Politik etis hanyalah fasilitasi terhadap kelas priyayi hingga kemerdekaan. Paca kemerdekaan hingga kini kelas priyayi inilah yang menguasai negara. Salah satu elemen pendukung Pangeran Diponegoro yaitu para kyai desa dan pesantren baru diikutkan dalam proses politik pada era Jepang. Karena itu ketika kemerdekaan, secara kategorial sesungguhya berhadapan antara agama (mereka yang tertindas) dan mereka yang sekuler (penindas) sebagai sebuah sistem. Memang orang-orag sekuler seperti Sukarno Hatta sangat terbuka dengan pilihan bentuk negara namun keputusan akhir dari sistem negara diputuskan di luar sidang resmi.

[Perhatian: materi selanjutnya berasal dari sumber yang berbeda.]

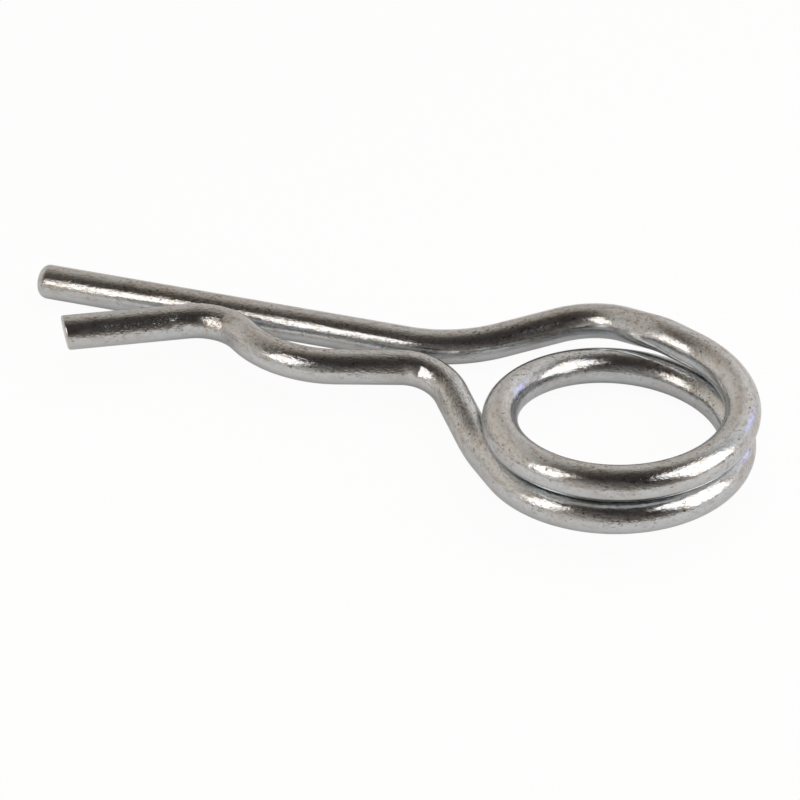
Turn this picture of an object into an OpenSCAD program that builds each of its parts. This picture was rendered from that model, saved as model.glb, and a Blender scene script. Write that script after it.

Kemerdekaan Indonesia 17 Agutus 1945 adalah “pemindahan kekuasaan” sedangkan KMB 1949 adalah “pengakuan kedaulatan.” Namun hal itu tidak ada jaminan bahwa sistem pemerintahan lepas dari sistem yang telah dibangun sejak 1808 tersebut. Seluruh sejarah Indonesia 75 tahun adalah proses negoisasi antara kelompok agama dan sekuler dengan segala variasi ketegangan dan rekonsiliasi.
Kini, bagi saya, Indonesia sesungguhnya sudah berubah dari 1945, dari negara yang berat-sekuler ke negara yang berat-agama dalam kehidupan sosial politik dan pemerintahan atau agama publik meskipun sama-sama didasarkan pada Pancasila. Tetapi agama yang terbirokratisasikan atau tersekulerkan di abad XX. Sambil terus menjalani negosiasi dan memperhatikan peran agama yang tampak akan makin tebal maka agama juga perlu dicari bentuknya yang kontekstual dan itu adalah agama (Islam) yang mentradisi di Nusantara. Perlu makalah tersendiri untuk ini.
Maka refkeksi ini saya akhiri di sini.